TASK REQUIREMENTS - Take the data below and extract the lines from the one with "Reconstruct the object" to the one with "flats_in_flank = 4", inclusive, exactly as written.

Start of TASK INPUTS

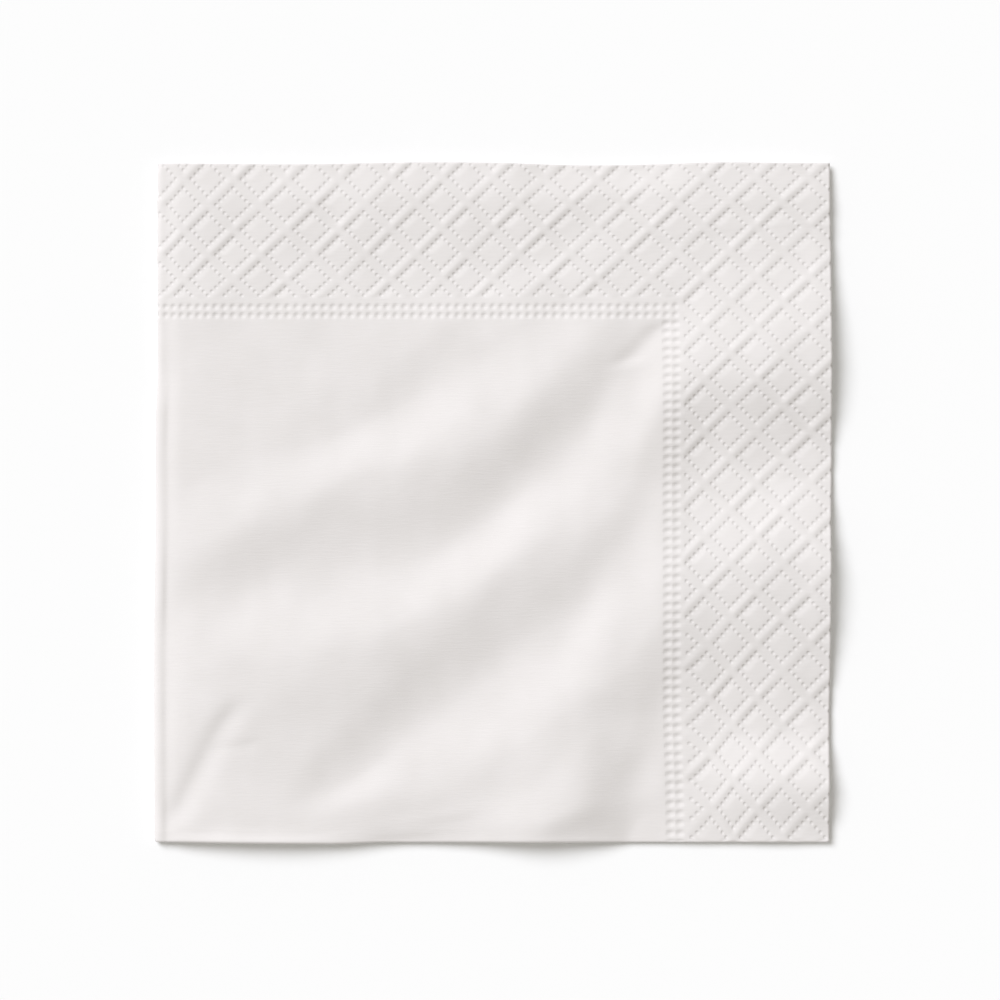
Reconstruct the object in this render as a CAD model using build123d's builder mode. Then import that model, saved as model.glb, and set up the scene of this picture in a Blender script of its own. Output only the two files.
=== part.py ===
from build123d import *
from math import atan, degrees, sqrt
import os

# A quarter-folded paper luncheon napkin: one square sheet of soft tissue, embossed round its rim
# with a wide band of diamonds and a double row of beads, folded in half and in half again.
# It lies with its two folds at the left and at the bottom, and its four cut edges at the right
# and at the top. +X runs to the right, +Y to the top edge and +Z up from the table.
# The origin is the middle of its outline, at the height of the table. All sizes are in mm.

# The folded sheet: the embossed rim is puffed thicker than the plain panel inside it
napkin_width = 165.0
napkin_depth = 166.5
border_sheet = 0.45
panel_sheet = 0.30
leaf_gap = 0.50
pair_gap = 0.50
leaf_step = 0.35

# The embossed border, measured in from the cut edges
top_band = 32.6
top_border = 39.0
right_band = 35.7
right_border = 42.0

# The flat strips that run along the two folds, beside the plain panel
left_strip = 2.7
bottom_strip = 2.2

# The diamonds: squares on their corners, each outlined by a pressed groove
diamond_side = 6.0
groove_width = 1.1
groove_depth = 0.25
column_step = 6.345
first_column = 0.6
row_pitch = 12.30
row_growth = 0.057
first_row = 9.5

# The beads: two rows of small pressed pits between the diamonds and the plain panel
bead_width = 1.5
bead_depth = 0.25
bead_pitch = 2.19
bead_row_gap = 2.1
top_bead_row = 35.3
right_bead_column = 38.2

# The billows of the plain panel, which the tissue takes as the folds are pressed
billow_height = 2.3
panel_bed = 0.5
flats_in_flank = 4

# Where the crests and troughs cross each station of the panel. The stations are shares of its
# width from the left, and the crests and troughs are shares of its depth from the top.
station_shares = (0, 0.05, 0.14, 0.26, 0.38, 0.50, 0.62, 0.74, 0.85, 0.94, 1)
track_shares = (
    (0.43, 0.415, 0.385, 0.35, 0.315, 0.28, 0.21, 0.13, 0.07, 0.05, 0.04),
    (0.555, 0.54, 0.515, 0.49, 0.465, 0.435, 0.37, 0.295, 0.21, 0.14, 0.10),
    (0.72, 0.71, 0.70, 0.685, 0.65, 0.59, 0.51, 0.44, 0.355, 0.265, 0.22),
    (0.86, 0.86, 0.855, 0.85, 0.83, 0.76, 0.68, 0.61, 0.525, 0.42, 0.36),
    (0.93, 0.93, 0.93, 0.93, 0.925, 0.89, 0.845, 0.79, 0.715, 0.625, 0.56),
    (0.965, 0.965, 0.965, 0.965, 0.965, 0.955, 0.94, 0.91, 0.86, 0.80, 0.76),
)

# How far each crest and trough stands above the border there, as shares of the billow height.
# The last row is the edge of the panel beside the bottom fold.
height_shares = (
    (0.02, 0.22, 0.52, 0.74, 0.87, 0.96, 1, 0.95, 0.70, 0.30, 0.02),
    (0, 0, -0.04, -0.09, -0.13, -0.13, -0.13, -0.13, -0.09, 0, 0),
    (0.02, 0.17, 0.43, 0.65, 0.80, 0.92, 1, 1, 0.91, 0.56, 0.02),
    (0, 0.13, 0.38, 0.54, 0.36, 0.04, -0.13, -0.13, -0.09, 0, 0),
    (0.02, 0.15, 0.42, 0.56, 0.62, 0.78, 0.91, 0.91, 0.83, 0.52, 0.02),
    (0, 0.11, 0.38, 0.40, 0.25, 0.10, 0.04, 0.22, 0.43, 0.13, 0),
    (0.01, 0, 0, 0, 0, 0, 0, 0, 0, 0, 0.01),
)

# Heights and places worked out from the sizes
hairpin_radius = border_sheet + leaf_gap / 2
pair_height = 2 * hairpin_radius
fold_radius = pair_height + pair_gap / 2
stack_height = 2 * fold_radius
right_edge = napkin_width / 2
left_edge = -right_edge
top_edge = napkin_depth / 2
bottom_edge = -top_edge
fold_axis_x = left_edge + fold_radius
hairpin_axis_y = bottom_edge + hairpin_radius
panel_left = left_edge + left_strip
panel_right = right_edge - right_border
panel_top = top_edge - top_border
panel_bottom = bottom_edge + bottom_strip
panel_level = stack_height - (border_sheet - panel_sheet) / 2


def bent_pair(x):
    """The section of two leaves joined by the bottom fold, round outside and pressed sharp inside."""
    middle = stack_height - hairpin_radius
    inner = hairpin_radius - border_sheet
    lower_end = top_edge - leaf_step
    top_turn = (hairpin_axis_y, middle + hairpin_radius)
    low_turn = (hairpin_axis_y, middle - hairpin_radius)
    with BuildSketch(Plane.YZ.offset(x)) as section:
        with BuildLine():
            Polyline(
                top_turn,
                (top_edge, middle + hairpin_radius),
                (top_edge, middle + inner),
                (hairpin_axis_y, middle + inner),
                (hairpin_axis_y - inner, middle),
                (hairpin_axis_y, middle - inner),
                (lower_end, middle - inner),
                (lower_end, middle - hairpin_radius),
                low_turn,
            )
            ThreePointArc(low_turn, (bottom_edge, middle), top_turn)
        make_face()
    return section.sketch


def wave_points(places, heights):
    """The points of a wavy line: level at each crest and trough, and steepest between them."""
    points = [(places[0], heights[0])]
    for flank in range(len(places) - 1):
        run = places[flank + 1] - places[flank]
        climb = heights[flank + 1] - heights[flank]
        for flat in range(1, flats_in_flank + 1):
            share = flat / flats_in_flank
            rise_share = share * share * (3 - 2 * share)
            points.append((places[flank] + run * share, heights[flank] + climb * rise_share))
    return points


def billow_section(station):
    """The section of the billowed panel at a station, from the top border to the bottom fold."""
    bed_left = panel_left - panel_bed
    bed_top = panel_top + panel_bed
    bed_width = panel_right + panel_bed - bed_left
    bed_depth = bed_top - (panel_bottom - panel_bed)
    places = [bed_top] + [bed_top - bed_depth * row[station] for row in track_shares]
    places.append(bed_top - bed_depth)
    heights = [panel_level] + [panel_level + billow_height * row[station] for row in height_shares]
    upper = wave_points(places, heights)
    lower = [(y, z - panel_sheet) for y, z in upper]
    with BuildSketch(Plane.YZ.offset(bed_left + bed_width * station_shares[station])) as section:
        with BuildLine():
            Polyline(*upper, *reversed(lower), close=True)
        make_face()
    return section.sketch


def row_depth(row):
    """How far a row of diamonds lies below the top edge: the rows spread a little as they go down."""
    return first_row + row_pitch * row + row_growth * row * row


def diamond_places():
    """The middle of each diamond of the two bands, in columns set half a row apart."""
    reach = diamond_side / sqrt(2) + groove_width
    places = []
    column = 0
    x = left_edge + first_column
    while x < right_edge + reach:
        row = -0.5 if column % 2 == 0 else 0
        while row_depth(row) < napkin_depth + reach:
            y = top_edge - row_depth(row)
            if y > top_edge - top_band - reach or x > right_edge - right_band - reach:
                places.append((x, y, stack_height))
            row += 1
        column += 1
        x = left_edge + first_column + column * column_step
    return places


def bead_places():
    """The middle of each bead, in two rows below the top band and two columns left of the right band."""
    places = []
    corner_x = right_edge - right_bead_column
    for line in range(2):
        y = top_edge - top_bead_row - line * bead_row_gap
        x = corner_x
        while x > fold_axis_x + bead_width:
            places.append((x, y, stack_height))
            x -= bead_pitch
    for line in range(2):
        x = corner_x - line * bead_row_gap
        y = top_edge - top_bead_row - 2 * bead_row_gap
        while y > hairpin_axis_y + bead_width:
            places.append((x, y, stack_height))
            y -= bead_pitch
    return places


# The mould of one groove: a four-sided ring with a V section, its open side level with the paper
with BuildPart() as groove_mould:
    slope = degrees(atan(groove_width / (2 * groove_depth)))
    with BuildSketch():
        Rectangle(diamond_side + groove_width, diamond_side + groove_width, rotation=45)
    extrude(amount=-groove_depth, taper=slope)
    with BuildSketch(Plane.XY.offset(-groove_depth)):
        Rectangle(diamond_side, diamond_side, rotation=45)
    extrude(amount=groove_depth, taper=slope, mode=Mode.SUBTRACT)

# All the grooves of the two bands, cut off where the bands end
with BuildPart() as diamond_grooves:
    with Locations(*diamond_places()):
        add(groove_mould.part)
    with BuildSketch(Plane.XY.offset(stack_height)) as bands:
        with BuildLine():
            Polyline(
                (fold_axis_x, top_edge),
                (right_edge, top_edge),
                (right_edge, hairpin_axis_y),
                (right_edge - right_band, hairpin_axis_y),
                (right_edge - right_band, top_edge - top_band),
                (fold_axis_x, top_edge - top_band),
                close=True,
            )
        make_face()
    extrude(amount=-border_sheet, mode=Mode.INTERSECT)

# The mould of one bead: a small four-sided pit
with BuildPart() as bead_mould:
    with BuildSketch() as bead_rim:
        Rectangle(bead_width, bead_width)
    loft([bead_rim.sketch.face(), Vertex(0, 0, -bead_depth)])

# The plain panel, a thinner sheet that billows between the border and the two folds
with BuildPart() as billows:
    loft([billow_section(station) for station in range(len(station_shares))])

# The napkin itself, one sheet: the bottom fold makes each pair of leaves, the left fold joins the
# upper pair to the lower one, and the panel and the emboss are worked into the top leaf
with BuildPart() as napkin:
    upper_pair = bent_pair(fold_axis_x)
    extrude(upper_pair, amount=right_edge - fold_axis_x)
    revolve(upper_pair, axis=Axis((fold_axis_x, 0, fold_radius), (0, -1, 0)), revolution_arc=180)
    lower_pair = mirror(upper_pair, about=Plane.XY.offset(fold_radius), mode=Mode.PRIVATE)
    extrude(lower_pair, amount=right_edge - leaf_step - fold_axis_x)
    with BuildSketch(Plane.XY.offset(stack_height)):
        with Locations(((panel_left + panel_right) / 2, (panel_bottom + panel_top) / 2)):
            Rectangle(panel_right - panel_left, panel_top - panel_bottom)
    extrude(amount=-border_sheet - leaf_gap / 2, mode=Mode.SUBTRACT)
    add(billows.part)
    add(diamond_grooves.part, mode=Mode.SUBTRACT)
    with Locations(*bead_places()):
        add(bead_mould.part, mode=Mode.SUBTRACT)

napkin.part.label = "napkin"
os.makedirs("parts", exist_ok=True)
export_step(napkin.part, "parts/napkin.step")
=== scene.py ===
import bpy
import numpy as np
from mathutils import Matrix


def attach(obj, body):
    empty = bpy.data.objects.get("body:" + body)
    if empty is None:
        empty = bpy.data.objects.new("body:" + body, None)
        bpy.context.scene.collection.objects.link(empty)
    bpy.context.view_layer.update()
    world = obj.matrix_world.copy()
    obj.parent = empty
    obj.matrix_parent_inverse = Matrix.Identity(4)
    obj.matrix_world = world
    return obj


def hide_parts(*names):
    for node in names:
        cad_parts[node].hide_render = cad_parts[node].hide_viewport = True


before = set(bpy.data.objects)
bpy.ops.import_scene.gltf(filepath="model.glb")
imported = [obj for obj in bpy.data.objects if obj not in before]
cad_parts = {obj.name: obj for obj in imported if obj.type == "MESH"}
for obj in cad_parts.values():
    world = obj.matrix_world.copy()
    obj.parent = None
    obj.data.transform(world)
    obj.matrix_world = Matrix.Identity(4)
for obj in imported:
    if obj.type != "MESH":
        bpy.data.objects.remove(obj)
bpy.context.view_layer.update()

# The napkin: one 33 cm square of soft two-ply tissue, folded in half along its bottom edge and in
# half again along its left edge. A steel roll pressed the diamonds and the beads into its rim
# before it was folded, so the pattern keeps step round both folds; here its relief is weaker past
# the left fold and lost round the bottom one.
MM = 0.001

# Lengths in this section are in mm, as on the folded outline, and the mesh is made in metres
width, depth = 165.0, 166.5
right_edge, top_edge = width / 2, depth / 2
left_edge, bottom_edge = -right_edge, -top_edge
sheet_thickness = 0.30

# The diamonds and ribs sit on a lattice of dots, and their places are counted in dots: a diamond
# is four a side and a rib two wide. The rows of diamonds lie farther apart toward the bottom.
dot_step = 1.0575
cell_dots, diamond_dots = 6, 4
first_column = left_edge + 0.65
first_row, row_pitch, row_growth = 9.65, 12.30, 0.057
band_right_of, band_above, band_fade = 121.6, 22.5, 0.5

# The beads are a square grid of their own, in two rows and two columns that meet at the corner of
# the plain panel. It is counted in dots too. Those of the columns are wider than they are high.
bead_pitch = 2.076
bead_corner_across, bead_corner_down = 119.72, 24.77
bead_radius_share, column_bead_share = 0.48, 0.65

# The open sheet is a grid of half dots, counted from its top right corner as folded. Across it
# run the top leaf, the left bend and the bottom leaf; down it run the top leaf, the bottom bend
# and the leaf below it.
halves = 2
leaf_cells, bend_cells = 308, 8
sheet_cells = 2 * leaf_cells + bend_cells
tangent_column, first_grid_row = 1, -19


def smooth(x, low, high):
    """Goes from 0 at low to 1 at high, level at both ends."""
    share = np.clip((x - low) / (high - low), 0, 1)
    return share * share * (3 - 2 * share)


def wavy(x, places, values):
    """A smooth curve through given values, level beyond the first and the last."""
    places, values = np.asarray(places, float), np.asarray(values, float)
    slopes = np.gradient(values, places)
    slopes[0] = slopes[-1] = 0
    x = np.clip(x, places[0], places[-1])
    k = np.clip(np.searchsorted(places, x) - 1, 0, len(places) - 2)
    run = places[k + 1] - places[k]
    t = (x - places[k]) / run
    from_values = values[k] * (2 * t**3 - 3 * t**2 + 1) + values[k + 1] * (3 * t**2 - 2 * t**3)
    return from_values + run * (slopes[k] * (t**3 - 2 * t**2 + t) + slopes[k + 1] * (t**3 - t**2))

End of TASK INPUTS
Start of TASK INPUTS

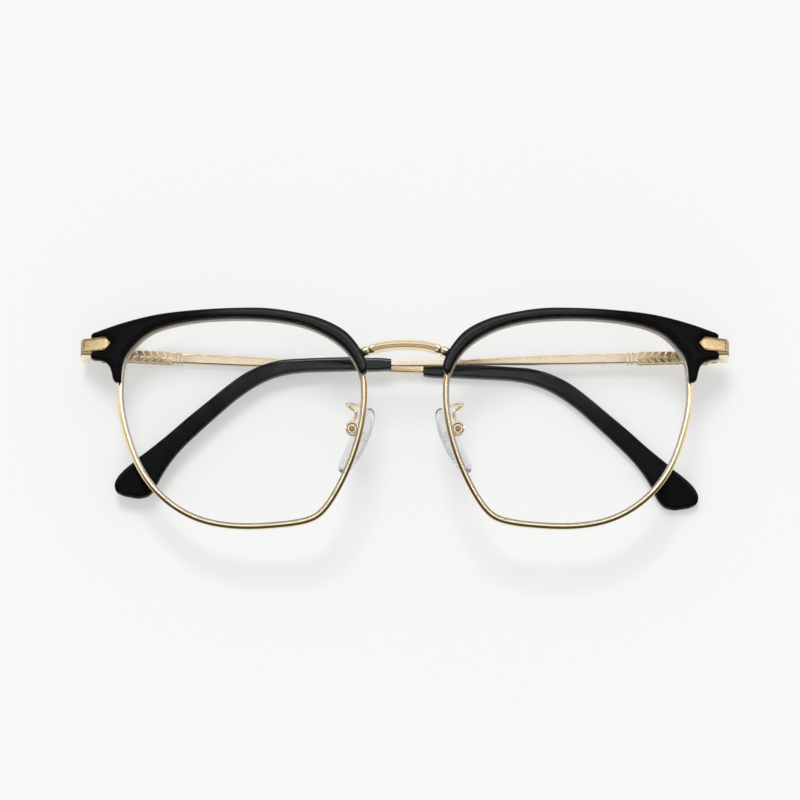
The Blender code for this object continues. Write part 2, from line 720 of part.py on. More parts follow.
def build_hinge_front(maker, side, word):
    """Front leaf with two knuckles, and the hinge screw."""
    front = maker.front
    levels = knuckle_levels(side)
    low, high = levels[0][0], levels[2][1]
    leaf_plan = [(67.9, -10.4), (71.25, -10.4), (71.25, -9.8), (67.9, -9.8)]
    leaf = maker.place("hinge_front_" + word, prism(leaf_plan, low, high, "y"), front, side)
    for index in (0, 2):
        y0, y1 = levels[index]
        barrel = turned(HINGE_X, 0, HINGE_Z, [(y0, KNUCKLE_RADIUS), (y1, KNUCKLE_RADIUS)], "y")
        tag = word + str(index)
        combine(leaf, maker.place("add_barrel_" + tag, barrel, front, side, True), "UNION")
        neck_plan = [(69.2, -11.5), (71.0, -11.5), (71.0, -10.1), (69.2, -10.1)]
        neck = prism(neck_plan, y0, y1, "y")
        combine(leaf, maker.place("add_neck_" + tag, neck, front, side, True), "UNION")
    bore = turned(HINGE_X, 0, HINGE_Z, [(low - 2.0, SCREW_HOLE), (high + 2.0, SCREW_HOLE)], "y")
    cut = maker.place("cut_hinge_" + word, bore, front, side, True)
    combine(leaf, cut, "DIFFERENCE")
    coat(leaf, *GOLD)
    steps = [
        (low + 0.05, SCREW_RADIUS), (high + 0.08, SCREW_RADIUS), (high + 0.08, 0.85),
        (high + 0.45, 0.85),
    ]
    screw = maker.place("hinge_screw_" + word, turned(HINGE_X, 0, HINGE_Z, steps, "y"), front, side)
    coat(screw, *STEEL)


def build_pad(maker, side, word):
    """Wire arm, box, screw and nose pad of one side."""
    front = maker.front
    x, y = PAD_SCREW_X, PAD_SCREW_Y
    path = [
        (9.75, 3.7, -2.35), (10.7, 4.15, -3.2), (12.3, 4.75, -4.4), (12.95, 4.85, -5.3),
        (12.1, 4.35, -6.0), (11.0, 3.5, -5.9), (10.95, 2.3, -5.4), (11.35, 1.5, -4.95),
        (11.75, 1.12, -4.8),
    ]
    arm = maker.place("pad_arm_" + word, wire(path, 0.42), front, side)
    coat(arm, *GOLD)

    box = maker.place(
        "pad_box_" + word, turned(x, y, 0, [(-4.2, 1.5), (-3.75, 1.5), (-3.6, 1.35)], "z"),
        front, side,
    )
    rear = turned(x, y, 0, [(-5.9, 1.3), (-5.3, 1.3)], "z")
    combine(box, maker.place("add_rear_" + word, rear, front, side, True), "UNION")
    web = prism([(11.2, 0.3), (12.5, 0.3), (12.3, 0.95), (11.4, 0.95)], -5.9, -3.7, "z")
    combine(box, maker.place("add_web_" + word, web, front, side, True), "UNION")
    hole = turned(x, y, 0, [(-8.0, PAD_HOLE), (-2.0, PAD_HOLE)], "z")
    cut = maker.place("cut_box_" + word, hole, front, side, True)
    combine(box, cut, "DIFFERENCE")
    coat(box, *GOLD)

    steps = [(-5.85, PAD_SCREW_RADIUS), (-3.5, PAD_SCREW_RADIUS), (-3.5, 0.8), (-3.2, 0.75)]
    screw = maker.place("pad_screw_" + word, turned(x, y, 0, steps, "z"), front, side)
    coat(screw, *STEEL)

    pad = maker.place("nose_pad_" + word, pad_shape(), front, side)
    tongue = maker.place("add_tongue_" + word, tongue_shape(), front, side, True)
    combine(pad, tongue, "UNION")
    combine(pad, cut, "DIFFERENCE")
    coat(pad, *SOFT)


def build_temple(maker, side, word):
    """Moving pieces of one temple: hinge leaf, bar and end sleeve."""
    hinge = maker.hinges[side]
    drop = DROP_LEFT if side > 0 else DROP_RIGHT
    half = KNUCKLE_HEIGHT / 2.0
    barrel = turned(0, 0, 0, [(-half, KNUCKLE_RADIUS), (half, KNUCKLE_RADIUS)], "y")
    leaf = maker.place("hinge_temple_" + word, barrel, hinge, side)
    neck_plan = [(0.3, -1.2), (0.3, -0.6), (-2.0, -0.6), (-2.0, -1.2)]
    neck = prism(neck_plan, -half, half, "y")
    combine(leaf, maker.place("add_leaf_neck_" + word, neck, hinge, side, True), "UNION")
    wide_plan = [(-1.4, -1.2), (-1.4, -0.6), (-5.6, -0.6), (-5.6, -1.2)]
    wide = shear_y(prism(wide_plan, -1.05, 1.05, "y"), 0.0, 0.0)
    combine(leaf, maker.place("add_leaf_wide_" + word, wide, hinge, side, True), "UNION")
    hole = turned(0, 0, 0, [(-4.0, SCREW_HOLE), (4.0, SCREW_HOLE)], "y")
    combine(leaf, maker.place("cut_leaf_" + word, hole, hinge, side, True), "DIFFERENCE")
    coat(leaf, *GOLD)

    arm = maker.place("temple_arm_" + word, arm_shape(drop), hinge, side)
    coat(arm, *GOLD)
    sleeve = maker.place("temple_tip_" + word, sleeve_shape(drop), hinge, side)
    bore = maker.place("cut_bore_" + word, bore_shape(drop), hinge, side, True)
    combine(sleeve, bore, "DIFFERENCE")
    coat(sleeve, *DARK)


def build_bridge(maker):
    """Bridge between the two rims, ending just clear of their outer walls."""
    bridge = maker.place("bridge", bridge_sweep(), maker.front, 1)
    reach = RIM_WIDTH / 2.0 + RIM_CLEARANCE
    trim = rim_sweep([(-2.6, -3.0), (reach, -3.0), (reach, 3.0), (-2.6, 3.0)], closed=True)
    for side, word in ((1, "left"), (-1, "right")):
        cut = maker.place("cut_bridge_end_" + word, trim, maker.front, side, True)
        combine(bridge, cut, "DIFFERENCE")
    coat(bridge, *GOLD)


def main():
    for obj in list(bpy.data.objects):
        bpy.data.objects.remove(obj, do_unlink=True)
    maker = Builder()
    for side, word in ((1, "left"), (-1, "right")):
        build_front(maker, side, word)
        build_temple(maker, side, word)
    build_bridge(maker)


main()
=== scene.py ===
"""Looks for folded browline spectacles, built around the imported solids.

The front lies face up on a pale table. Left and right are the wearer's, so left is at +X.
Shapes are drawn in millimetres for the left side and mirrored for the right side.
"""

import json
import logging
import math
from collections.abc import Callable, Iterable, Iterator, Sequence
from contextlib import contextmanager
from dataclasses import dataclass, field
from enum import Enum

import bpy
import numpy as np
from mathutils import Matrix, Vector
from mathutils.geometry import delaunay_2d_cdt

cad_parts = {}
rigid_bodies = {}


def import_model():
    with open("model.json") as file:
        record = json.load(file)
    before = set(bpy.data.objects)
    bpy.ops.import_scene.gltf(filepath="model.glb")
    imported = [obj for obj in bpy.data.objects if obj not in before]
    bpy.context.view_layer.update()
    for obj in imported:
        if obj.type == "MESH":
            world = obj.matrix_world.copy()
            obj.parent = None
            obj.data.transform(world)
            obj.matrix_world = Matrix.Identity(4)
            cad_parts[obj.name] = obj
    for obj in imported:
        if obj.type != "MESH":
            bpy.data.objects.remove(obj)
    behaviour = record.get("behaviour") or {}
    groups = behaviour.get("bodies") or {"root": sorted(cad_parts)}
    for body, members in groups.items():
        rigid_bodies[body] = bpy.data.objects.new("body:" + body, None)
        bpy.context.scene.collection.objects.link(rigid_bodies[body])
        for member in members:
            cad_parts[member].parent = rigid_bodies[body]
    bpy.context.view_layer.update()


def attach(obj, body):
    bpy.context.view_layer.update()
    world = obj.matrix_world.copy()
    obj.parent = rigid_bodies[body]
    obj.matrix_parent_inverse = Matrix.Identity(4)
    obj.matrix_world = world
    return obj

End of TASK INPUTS

FINISHED ANSWER -
Reconstruct the object in this render as a CAD model using build123d's builder mode. Then import that model, saved as model.glb, and set up the scene of this picture in a Blender script of its own. Output only the two files.
=== part.py ===
from build123d import *
from math import atan, degrees, sqrt
import os

# A quarter-folded paper luncheon napkin: one square sheet of soft tissue, embossed round its rim
# with a wide band of diamonds and a double row of beads, folded in half and in half again.
# It lies with its two folds at the left and at the bottom, and its four cut edges at the right
# and at the top. +X runs to the right, +Y to the top edge and +Z up from the table.
# The origin is the middle of its outline, at the height of the table. All sizes are in mm.

# The folded sheet: the embossed rim is puffed thicker than the plain panel inside it
napkin_width = 165.0
napkin_depth = 166.5
border_sheet = 0.45
panel_sheet = 0.30
leaf_gap = 0.50
pair_gap = 0.50
leaf_step = 0.35

# The embossed border, measured in from the cut edges
top_band = 32.6
top_border = 39.0
right_band = 35.7
right_border = 42.0

# The flat strips that run along the two folds, beside the plain panel
left_strip = 2.7
bottom_strip = 2.2

# The diamonds: squares on their corners, each outlined by a pressed groove
diamond_side = 6.0
groove_width = 1.1
groove_depth = 0.25
column_step = 6.345
first_column = 0.6
row_pitch = 12.30
row_growth = 0.057
first_row = 9.5

# The beads: two rows of small pressed pits between the diamonds and the plain panel
bead_width = 1.5
bead_depth = 0.25
bead_pitch = 2.19
bead_row_gap = 2.1
top_bead_row = 35.3
right_bead_column = 38.2

# The billows of the plain panel, which the tissue takes as the folds are pressed
billow_height = 2.3
panel_bed = 0.5
flats_in_flank = 4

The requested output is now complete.